Çünkü biz biliyoruz ki, en son gözaltına alınan kişiler de dahil olmak üzere Türkiye’de bazı kimseler iktidarda bir “düşman”ın oturduğuna inanıyor ve ona karşı siyasi mücadelenin “saçma” olduğunu düşünüyorlar. Çünkü siyaset ve muhalefet “biz”den olana karşı yapılır; bu yanıyla muhalefet, muhalefet edileni meşrulaştırıcı bir rol de oynar. Oysa “düşman”a karşı yürütülecek yegâne mücadele biçimi “imha”dır. Ve bu uğurda, gerekirse, kendi ülkenizin maddi değerlerinizi de ortadan kaldırmayı göze alabilirsiniz.
Ülkenizin yabancı bir güç tarafından işgal edildiğini ve yönetilmekte olduğunu düşünün. Siz de düşmana karşı mücadele eden bir direniş organizasyonunun parçasısınız. Tavrınız, mesela düşmanın elektriksiz bir bölgeye elektrik getirmesinden memnun kalacak sıradan insanlardan çok farklı olacaktır. Siz, işgal yönetimini zor duruma düşürecek, yönetemez hale getirecek her türlü yöntemi haklı olarak kullanacağınız için, böyle bir durumda, son tahlilde sizin ülkenizin zenginliği olan elektrik alt yapısını, ya da başka alt yapıları tahribe yönelirsiniz. Türkiye’deki ittihatçı azınlık ideolojisinin gözünde “gericiler”e oy vererek onları iktidar yapan sıradan insanlar, düşmanın bölgelerine elektrik getirmesinden hoşlanan insanlardır.

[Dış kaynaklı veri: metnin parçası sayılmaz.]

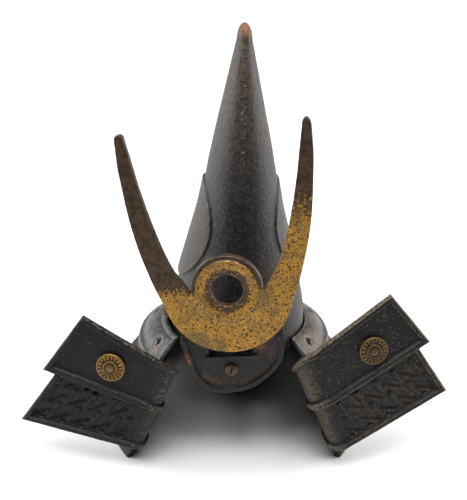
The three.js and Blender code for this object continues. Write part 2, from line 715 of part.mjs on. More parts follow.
function makeRosette(wing) {
  const outline = stations(0, 2 * Math.PI, 2 * ROSETTE.petals)
    .slice(0, -1)
    .map((angle, k) => {
      const radius = ROSETTE.radius - (k % 2) * ROSETTE.petalDepth;
      return [radius * Math.cos(angle), radius * Math.sin(angle)];
    });
  const disc = solidOf(slab(outline, 0, ROSETTE.rise));
  const hub = solidOf(bar(ROSETTE.hub, ROSETTE.rise / 2, ROSETTE.rise + ROSETTE.hubRise, ROSETTE.petals));
  const [out, rise] = wing.rosette;
  const at = wing.origin.clone();
  at.addScaledVector(wing.plane.along, out).addScaledVector(wing.plane.fold, rise);
  return join(disc, hub).transform(wingFrame(wing, at, WING.thickness / 2 + FIT_GAP).elements);
}

// ---------------------------------------------------------------- the helmet

const finishes = {
  blackIron: { color: 0x2a2c30, roughness: 0.6, metalness: 0.7 },
  greyIron: { color: 0x77787a, roughness: 0.5, metalness: 0.8 },
  wornGold: { color: 0x9a7430, roughness: 0.5, metalness: 0.8 },
  bronze: { color: 0x7a5a34, roughness: 0.6, metalness: 0.7 },
};

const helmet = new THREE.Group();

function add(name, solid, finish) {
  const mesh = new THREE.Mesh(geometryOf(solid), new THREE.MeshStandardMaterial(finishes[finish]));
  mesh.name = name;
  helmet.add(mesh);
}

add("crown", makeCrown().transform(crownMatrix.elements), "blackIron");
add("neck_guard", makeGuard(), "greyIron");
add("visor", makeVisor(), "blackIron");
add("visor_screw", makeScrew(), "bronze");
add("crest", makeCrest(), "wornGold");
for (const sheet of wingSides) {
  const origin = new THREE.Vector3(...sheet.origin);
  const wing = { ...sheet, origin, plane: wingPlane(sheet.side), corners: wingCorners[sheet.name] };
  add("wing_" + sheet.name, makeWing(wing), "blackIron");
  add("rosette_" + sheet.name, makeRosette(wing), "bronze");
}

// The origin is the middle of the box round the whole helmet, on the table.
const reach = new THREE.Box3().setFromObject(helmet);
const middle = reach.getCenter(new THREE.Vector3());
for (const piece of helmet.children) piece.position.set(-middle.x, -middle.y, -reach.min.z);

export default helmet;
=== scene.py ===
"""The looks of a small cast-iron model of a tall-crowned samurai helmet."""
import math

import bmesh
import bpy
import numpy as np
from mathutils import Matrix, Vector


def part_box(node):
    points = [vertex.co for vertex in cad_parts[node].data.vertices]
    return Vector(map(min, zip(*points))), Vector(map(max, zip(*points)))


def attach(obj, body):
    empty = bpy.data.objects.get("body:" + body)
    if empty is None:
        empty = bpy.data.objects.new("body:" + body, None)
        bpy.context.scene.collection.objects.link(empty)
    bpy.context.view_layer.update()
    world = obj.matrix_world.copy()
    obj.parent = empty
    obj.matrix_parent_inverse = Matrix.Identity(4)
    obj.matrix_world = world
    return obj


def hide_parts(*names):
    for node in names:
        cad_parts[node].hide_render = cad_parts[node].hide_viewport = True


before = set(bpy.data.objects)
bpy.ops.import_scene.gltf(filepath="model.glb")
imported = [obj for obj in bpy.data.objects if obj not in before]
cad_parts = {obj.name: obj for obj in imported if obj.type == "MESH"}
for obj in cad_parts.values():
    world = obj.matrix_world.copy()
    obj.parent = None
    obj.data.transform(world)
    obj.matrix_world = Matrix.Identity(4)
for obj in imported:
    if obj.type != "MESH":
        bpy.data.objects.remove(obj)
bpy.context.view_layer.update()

# ---------------------------------------------------------------- sizes, in millimetres and degrees
# The helmet's own axes: x to the right of someone who looks at its front, y to its back, z up.

MM = 0.001
WALL = 2.4
GAP = 0.4  # air between pieces that touch
SEAM_FALL, SEAM_FROM = 0.2, -20.0  # the seam of crown and neck guard drops behind this y

# Level above the crown's lower edge, half width, half depth, shift to the back, share of the fall.
CROWN_ROWS = [
    (0.0, 27.4, 33.0, 0.5, 1.0),
    (6.0, 27.2, 32.8, 1.0, 0.8),
    (13.0, 26.0, 32.2, 2.1, 0.4),
    (22.0, 23.6, 30.8, 3.8, 0.0),
    (34.0, 20.2, 28.6, 5.6, 0.0),
    (44.0, 17.5, 26.4, 7.0, 0.0),
    (55.0, 15.1, 23.8, 8.5, 0.0),
    (65.0, 13.4, 21.2, 9.8, 0.0),
    (75.0, 11.4, 18.5, 11.1, 0.0),
    (86.0, 9.1, 15.3, 12.4, 0.0),
    (97.0, 6.75, 11.8, 13.7, 0.0),
    (107.0, 4.6, 8.4, 14.8, 0.0),
    (113.5, 3.2, 5.6, 15.5, 0.0),
]
CROWN = {"base": 44.0, "tip": 119.9, "tip_back": 16.0, "offset": 1.9, "turn": 3.5, "lean": 1.6}
CROWN_GRID = {"columns": 340, "rows": 246, "tip_rows": 16}
HOLLOW = {"top": 86.0, "roof": 97.0, "roof_back": 12.4, "rows": 14}
BOSS = {"radius": 20.5, "up": 38.5, "back": 8.5, "rise": 0.9, "edge_inside": 0.5, "edge_outside": 0.1}

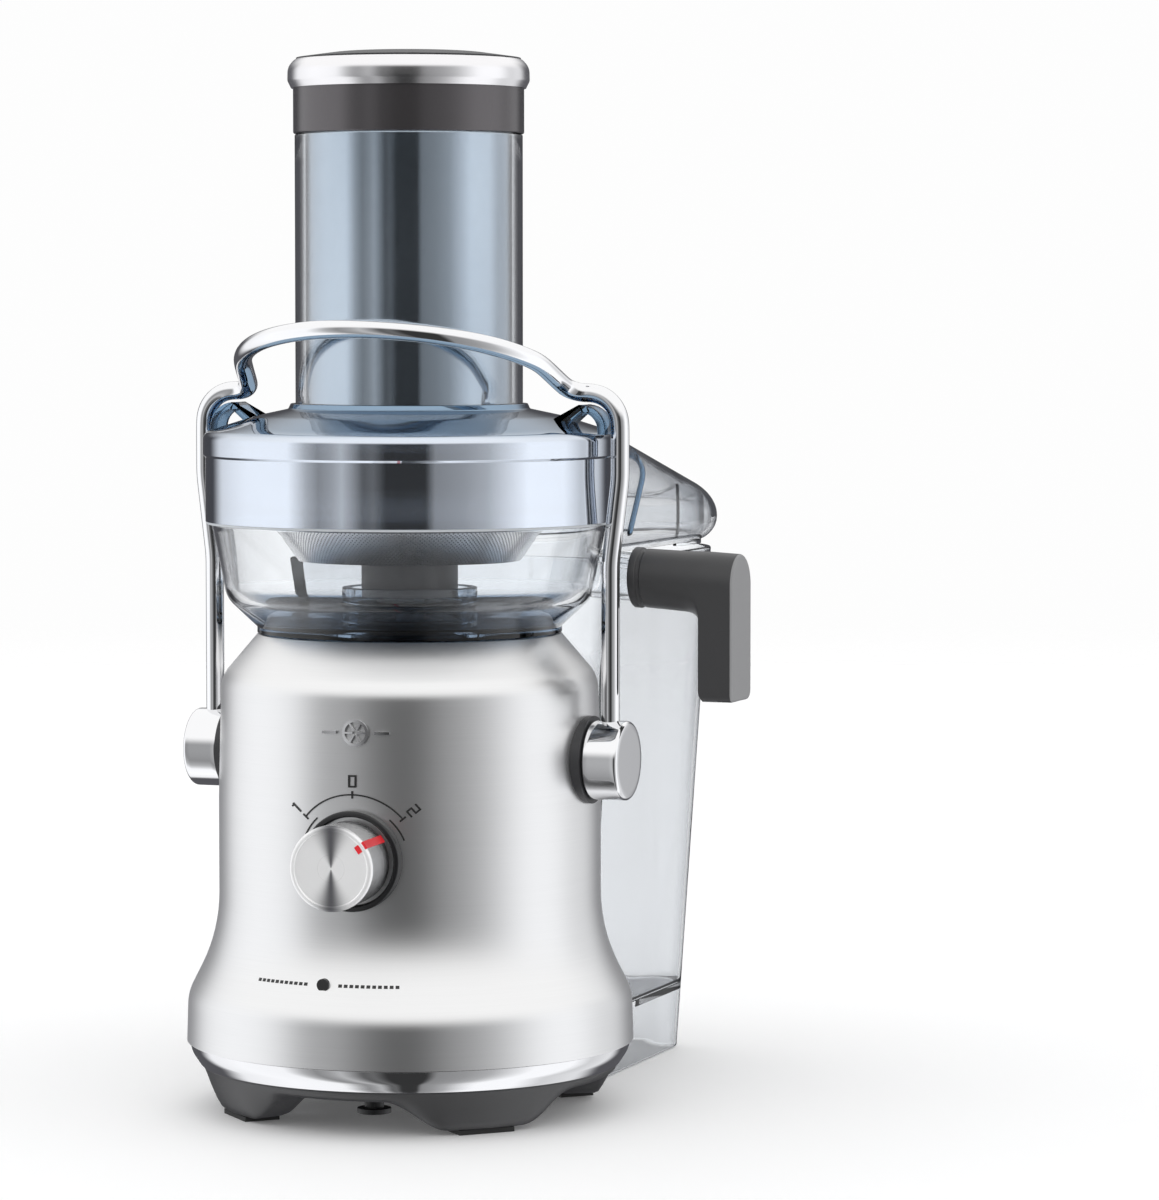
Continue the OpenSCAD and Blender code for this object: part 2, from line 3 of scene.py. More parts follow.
import bmesh
import bpy
import numpy as np
from bpy.props import FloatProperty, FloatVectorProperty, IntProperty, PointerProperty
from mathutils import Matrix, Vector


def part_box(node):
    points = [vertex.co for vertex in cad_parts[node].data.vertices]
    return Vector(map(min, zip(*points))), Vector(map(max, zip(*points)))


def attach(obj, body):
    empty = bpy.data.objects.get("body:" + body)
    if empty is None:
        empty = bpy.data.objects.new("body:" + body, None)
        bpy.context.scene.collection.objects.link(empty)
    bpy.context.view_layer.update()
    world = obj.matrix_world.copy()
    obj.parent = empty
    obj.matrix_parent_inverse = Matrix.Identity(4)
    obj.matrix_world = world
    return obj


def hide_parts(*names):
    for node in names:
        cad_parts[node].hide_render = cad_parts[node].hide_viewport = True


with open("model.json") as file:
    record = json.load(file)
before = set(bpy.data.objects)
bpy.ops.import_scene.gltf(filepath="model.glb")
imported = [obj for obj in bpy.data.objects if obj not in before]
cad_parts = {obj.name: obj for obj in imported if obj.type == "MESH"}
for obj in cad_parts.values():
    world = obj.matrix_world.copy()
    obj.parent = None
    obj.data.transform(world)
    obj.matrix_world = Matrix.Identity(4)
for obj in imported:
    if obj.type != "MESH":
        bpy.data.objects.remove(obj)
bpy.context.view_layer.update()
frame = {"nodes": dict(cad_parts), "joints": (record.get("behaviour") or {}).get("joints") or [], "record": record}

bl_info = {
    "name": "Centrifugal Juicer",
    "version": (1, 0, 0),
    "blender": (4, 5, 0),
    "location": "View3D > Sidebar > Juicer",
    "description": "Builds the finished surfaces of a whole-fruit juicer round its CAD frame",
    "category": "Object",
}

MM = 0.001


# ---------------------------------------------------------------------------------------------
# Places read from the frame, in millimetres from the spindle's foot on the counter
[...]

Ve onlardan nefret ederler.
Bu azınlığın gözünde, sıradan çıkarları için “düşman”la işbirliği yapan sıradan insanların hiçbir önemi yoktur. Onların “oy”larının hiçbir değeri yoktur. Nitekim Doğu Perinçek, gerek 2002 gerekse de 2007 seçimlerinin hemen ardından seçimleri de iktidarı da gayri meşru ilan etmişti.
Mehmet Altan, bu yazının girişinde kısa bir bölümünü aktardığımız yazısına “İttihat ve Terakki’nin sonu mu?” başlığını uygun görmüştü. Bunu bilemeyiz, ama 2004’ün Sarıkız’ı ve Ayışığı gibi, 2008’in Ergenekon’unun da o geleneğin devamı olduğunu rahatlıkla söyleyebiliriz.
NOT. İlhan Selçuk’un gözaltına alınış biçimini “hoyratlık” sözcüğüyle anlatabilirim ancak. Hafta sonunda telefonla görüşlerimi aktardığım bir kanalda da bu duygumu ifade etme fırsatını buldum. Fakat söylemeden geçemeyeceğim: Cumhuriyetgazetesi, tam bir yıl önce Nokta’nın başına gelenlerle ilgili olarak en küçük bir itirazda bulunmadığı gibi, gazetenin kimi yazarları, dergiyi, en küçük bir delil göstermeksizin “ordu karşıtı, bir cemaatin yayın organı” diye suçlamaktan geri durmamışlardı.